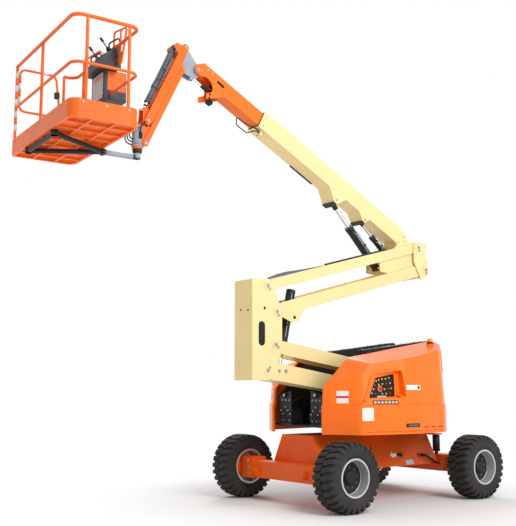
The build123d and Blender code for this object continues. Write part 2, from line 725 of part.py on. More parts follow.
def main_boom():
    inner = boom_half - boom_wall
    side = [(boom_length, boom_low), (boom_length, boom_high), (-78, boom_high, 230), (-78, -78, 76),
            (70, -78, 70), (150, boom_low, 60)]
    body = plate(along(side), -boom_half, boom_half)
    body -= plate(along([(130, boom_low + boom_wall), (130, boom_high - boom_wall),
                         (boom_length + 1, boom_high - boom_wall), (boom_length + 1, boom_low + boom_wall)]),
                  -inner, inner)
    for points, front in boom_lugs:
        body += both(plate(along(points), boom_half - 12, boom_half))
        (s0, t0), (s1, t1) = front
        run = Vector(s1 - s0, t1 - t0).normalized() * 10
        sheet = [(s0, t0), (s1, t1), (s1 + run.Y, t1 - run.X), (s0 + run.Y, t0 - run.X)]
        body += plate(along(sheet), -boom_half + 1, boom_half - 1)
    for s, t in (lift_eye_st, master_eye_st):
        body += both(rod_y((-s, t), 18, stub_from, boom_half + 4))
    body += plate(along(tip_clamp), tip_hose_y - 20, tip_hose_y + 20)
    for s, t in (tip_hose[0], tip_hose[-1]):
        body -= Pos(-tip_clamp[1][0], tip_hose_y, t) * Rot(0, 90, 0) * Cylinder(tip_hose_radius, 8)
    for s0, s1 in ((1270, 1480), (740, 880)):
        body -= plate(along([(s0, 0), (s1, 0), (s1, 20), (s0, 20)]), -45, 45)
    return body - rod_y((0, 0), pin_radius + pin_gap, -boom_half - 1, boom_half + 1)


def fly_boom():
    inner = fly_half - fly_wall
    tip_low = fly_low + fly_wall
    side = [(fly_root, fly_low), (fly_root, fly_high), (3940, fly_high, 30), (4022, 130, 40), (4022, 34, 42),
            (3915, 38, 40), (3830, 80, 50), (3735, 58, 60), (3668, -30, 50), (3745, -105, 14),
            (3715, -172, 14), (3490, fly_low)]
    body = plate(along(side), -fly_half, fly_half)
    body -= plate(along([(fly_root - 1, tip_low), (fly_root - 1, fly_high - fly_wall),
                         (4100, fly_high - fly_wall), (4100, tip_low)]), -inner, inner)
    body -= plate(along([(3560, -200), (4100, -200), (4100, tip_low + 1), (3560, tip_low + 1)]), -inner, inner)
    body -= plate(along([(3480, -200), (3561, -200), (3561, fly_low), (3480, fly_low)]), -inner, inner)
    body -= plate(along([(3830, 100), (4100, 100), (4100, 300), (3830, 300)]), -inner, inner)
    slot = [(3562, 106, 15), (3685, 112, 15), (3688, 150, 15), (3565, 146, 15)]
    body -= both(plate(along(slot), inner - 1, fly_half + 1))
    body += rod_y((-slave_foot_st[0], slave_foot_st[1]), 14, -fly_half, fly_half)
    body += both(rod_y((-knuckle_pin_st[0], knuckle_pin_st[1]), 45, fly_half, fly_half + 8))
    body += rod_y((-knuckle_pin_st[0], knuckle_pin_st[1]), 22, -fly_half - 12, fly_half + 12)
    return body


nodes["main_boom"] = placed(main_boom(), boom_pivot, boom_angle)
nodes["fly_boom"] = placed(fly_boom(), boom_pivot, boom_angle)
route = [(-s, tip_hose_y, t) for s, t in tip_hose]
nodes["tip_hose"] = placed(tube(route, 30, tip_hose_radius), boom_pivot, boom_angle)
nodes["lift_barrel"], nodes["lift_rod"] = ram(lift_foot, lift_eye, 55, 740, 30, 36, 50, 24, 212)
nodes["master_barrel"], nodes["master_rod"] = ram(master_foot, master_eye, 36, 430, 20, 28, 40, 18, 94)
nodes["slave_barrel"], nodes["slave_rod"] = ram(slave_foot, slave_eye, 26, 210, 13, 24, 30, 14, 54)


# jib

def knuckle_bracket():
    """Levelled bracket between the fly boom and the jib."""
    k, j1, j2 = knuckle_pin, jib_pin, jib_pin_2
    side = [(k[0] + 42, k[1] - 30, 30), (k[0] + 42, k[1] + 40, 30), (j1[0] + 45, j1[1] + 20, 30),
            (j1[0] - 5, j1[1] + 45, 40), (j1[0] - 50, j1[1] + 10, 40), (j2[0] - 42, j2[1] - 10, 35),
            (j2[0] + 20, j2[1] - 45, 40), (slave_eye[0] - 30, slave_eye[1] - 34, 25),
            (slave_eye[0] + 30, slave_eye[1] - 34, 25)]
    body = both(plate(side, knuckle_in, knuckle_out))
    body += rod_y(k, 42, -fly_half + fly_wall + 6, fly_half - fly_wall - 6)
    body -= rod_y(k, 22 + pin_gap, -fly_half, fly_half)
    body += rod_y(j1, 36, -knuckle_out - 20, knuckle_out + 20)
    body += rod_y(j1, jib_pin_radius, -jib_arm_out - 8, jib_arm_out + 8)
    body += rod_y(j2, jib_pin_radius - 2, -jib_link_out - 3, jib_link_out + 3)
    return body


def jib_end_bracket():
    """Levelled bracket at the end of the jib, with the rotator housing."""
    p1, p2, r = jib_end_pin, jib_end_pin_2, rotator
    side = [(p1[0] + 42, p1[1] - 30, 30), (p1[0] + 42, p1[1] + 30, 30), (jib_eye[0] + 32, jib_eye[1] + 10, 20),
            (jib_eye[0] - 32, jib_eye[1] + 10, 20), (p1[0] - 50, p1[1] + 20, 30), (p2[0] - 40, p2[1] - 30, 30),
            (p2[0] + 40, p2[1] - 40, 30), (p2[0] + 45, p2[1] + 20, 30)]
    body = both(plate(side, knuckle_in, knuckle_out))
    body += block((p2[0] - 40, p2[0] - 28), (-knuckle_in, knuckle_in), (r[1] - 100, r[1] + 120))
    body += rod_z(r[0], 0, rotator_radius, r[1] - rotator_height / 2, r[1] + rotator_height / 2)
    body += rod_y(p1, 36, -knuckle_out - 20, knuckle_out + 20)
    body += rod_y(p1, jib_pin_radius, -jib_arm_out - 8, jib_arm_out + 8)
    body += rod_y(p2, jib_pin_radius - 2, -jib_link_out - 3, jib_link_out + 3)
    return body


arm = link([(-45, -45, 44), (120, -58, 60), (jib_length - 120, -58, 60), (jib_length + 45, -45, 44),
            (jib_length + 45, 42, 42), (-45, 42, 42)],
           jib_arm_in, jib_arm_out, [(110, 34, jib_length - 200, 34, web)], [(0, 0), (jib_length, 0)],
           jib_pin_radius + pin_gap)
foot_lug = [(0, 0, 0), (20, 130, 28), (85, 130, 28), (130, 36, 0)]
arm += both(plate(along(foot_lug), jib_arm_in, jib_arm_out))
arm -= both(rod_y((0, 0), jib_pin_radius + pin_gap, -jib_arm_out - 1, jib_arm_out + 1))
link_2 = link([(-38, -34, 34), (jib_length + 38, -34, 34), (jib_length + 38, 34, 33), (-38, 34, 33)],
              jib_link_in, jib_link_out, [(150, -34, jib_length - 150, -34, web)],
              [(0, 0), (jib_length, 0)], jib_pin_radius - 2 + pin_gap)
nodes["jib_knuckle"] = knuckle_bracket()
nodes["jib_arm"] = placed(arm, jib_pin, jib_angle)
nodes["jib_arm"] += rod_y(jib_foot, 14, -jib_arm_out, jib_arm_out)
nodes["jib_link"] = placed(link_2, jib_pin_2, jib_angle)
nodes["jib_end"] = jib_end_bracket()
nodes["jib_barrel"], nodes["jib_rod"] = ram(jib_foot, jib_eye, 34, 620, 18, 28, 26, 14, 14)


# platform

def platform_arm():
    """Arm under the rotator, with the tubes that carry the floor."""
    r = rotator
    low = r[1] - rotator_height / 2
    body = rod_z(r[0], 0, rotator_radius - 6, low - 40, low - 6)
    x = platform_centre[0]
    z = platform_bottom - 30
    body += rod_z(r[0], 0, 38, z - 18, low - 39)
    body += tube([(r[0], 0, z), (x + 345, 0, z)], 0, 28)
    body += both(tube([(x + 365, 12, z), (x - 325, 405, z)], 0, 27))
    body += tube([(x - 325, -405, z), (x - 325, 405, z)], 0, 27)
    return body + both(rod_z(x - 325, 405, 38, z - 28, z + 27))


half_x = platform_width / 2
half_y = platform_length / 2
stand = Pos(platform_centre[0], platform_centre[1], platform_bottom) * Rot(0, 0, platform_turn)


def deck(inset, z0, z1):
    """Plan of the deck with its rounded corners."""
    x, y, r = half_x - inset, half_y - inset, deck_corner - inset
    return slab([(-x, -y, r), (x, -y, r), (x, y, r), (-x, y, 12)], z0, z1)


def rail(z, radius, stop_x):
    """Rail from the hinge post round three corners to the latch post."""
    x, y = half_x - rail_tube, half_y - rail_tube
    return tube([(-x, y, z), (-x, -y, z), (x, -y, z), (x, y, z), (stop_x, y, z)], rail_corner, radius)


ribs_y = (-690, -460, -230, 0, 230, 460, 690)
ribs = [block((-half_x + 20, half_x - 20), (y - 12, y + 12), (4, 31)) for y in ribs_y]
ribs += [block((x - 12, x + 12), (-half_y + 20, half_y - 20), (4, 31)) for x in (-130, 130)]
floor = deck(0, 0, 38) - deck(30, -1, 30) + [rib & deck(20, 3, 32) for rib in ribs]
toe = deck(0, 38, toe_height) - deck(4, 37, toe_height + 1)
nodes["platform_floor"] = stand * floor
nodes["toe_boards"] = stand * toe

side_x = half_x - post_inset
end_y = half_y - post_inset
top_z = rail_height - rail_tube
case = [(205, box_z[1]), (205, 950, 12), (395, 1140, 12), (430, 1140, 12), (430, box_z[1])]
console = plate(case, *console_y)
manual_box = block(box_x, box_y, box_z)
places = ((-side_x, end_y), (-side_x, 20), (-218, -end_y), (246, -end_y), (side_x, 20), (side_x, 628),
          (latch_x, end_y))
posts = [rod_z(x, y, 17, 38, top_z) for x, y in places]
top_rail = rail(top_z, rail_tube, latch_x) - console
mid_rail = rail(mid_rail_height, 16, latch_x) - manual_box
nodes["rail_posts"] = stand * (Compound(posts) - top_rail - mid_rail - console - manual_box)
nodes["top_rail"] = stand * top_rail
nodes["mid_rail"] = stand * mid_rail

bar = tube([(side_x, 628, top_z), (side_x, 628, 1225), (side_x, 122, 1180), (side_x, 122, 1130)], 50, 13)
hoop_route = [(guard_x, -170, 1300), (guard_x, -510, 1240), (guard_x, -370, 850), (guard_x, -170, 1020)]
hoop = tube(hoop_route, 40, 12, True)
hoop += rod_z(guard_x, -350, 11, 860, 1262)
hoop += block((guard_x - 5, guard_x + 5), (-430, -240), (950, 1000))
nodes["console_guards"] = stand * (Compound([bar, hoop]) - top_rail - console)
turned_arm = Rot(0, 0, platform_turn) * Pos(-rotator[0], 0, 0) * platform_arm()
nodes["platform_arm"] = Pos(rotator[0], 0, 0) * turned_arm

gate_y = half_y - rail_tube
gate_hinge = (-322, gate_y)
gate_left = gate_hinge[0]
gate_loop = [(gate_left, gate_y, gate_top), (112, gate_y, gate_top), (180, gate_y, gate_foot),
             (gate_left, gate_y, gate_foot)]
nodes["gate"] = stand * tube(gate_loop, 70, gate_tube, True)
nodes["console"] = stand * (console + manual_box)


# everything moves so that the origin is under the middle of the footprint
boxes = [shape.bounding_box() for shape in nodes.values()]
centre_x = (min(b.min.X for b in boxes) + max(b.max.X for b in boxes)) / 2
centre_y = (min(b.min.Y for b in boxes) + max(b.max.Y for b in boxes)) / 2
ground = min(b.min.Z for b in boxes)

os.makedirs("parts", exist_ok=True)
for name, shape in nodes.items():
    export_step(Pos(-centre_x, -centre_y, -ground) * shape, f"parts/{name}.step")
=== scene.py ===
import bpy
import bmesh
from math import cos, hypot, pi, radians, sin, tau
from mathutils import Matrix, Vector


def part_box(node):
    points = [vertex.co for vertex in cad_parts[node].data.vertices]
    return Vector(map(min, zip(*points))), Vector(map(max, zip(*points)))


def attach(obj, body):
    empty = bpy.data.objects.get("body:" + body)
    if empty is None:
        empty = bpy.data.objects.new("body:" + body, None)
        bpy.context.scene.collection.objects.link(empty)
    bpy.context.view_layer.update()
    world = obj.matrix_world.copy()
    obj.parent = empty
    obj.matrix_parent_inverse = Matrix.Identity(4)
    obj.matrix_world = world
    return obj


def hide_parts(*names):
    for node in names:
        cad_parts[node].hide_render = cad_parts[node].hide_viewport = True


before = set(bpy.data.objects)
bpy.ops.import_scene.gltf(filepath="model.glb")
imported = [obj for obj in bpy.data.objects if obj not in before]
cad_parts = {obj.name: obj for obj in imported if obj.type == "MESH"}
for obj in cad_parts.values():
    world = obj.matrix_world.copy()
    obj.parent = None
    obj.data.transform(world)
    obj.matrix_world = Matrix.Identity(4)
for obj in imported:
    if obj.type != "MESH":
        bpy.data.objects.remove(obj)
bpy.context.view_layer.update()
print("frame loaded:", len(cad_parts), "nodes")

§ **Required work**
Reproduce exactly, and only, the lines from the one that contains "gate_y = half_y - rail_tube" down to the one that contains "obj.parent = None", both ends included.

§ **Problem solution**
gate_y = half_y - rail_tube
gate_hinge = (-322, gate_y)
gate_left = gate_hinge[0]
gate_loop = [(gate_left, gate_y, gate_top), (112, gate_y, gate_top), (180, gate_y, gate_foot),
             (gate_left, gate_y, gate_foot)]
nodes["gate"] = stand * tube(gate_loop, 70, gate_tube, True)
nodes["console"] = stand * (console + manual_box)


# everything moves so that the origin is under the middle of the footprint
boxes = [shape.bounding_box() for shape in nodes.values()]
centre_x = (min(b.min.X for b in boxes) + max(b.max.X for b in boxes)) / 2
centre_y = (min(b.min.Y for b in boxes) + max(b.max.Y for b in boxes)) / 2
ground = min(b.min.Z for b in boxes)

os.makedirs("parts", exist_ok=True)
for name, shape in nodes.items():
    export_step(Pos(-centre_x, -centre_y, -ground) * shape, f"parts/{name}.step")
=== scene.py ===
import bpy
import bmesh
from math import cos, hypot, pi, radians, sin, tau
from mathutils import Matrix, Vector


def part_box(node):
    points = [vertex.co for vertex in cad_parts[node].data.vertices]
    return Vector(map(min, zip(*points))), Vector(map(max, zip(*points)))


def attach(obj, body):
    empty = bpy.data.objects.get("body:" + body)
    if empty is None:
        empty = bpy.data.objects.new("body:" + body, None)
        bpy.context.scene.collection.objects.link(empty)
    bpy.context.view_layer.update()
    world = obj.matrix_world.copy()
    obj.parent = empty
    obj.matrix_parent_inverse = Matrix.Identity(4)
    obj.matrix_world = world
    return obj


def hide_parts(*names):
    for node in names:
        cad_parts[node].hide_render = cad_parts[node].hide_viewport = True


before = set(bpy.data.objects)
bpy.ops.import_scene.gltf(filepath="model.glb")
imported = [obj for obj in bpy.data.objects if obj not in before]
cad_parts = {obj.name: obj for obj in imported if obj.type == "MESH"}
for obj in cad_parts.values():
    world = obj.matrix_world.copy()
    obj.parent = None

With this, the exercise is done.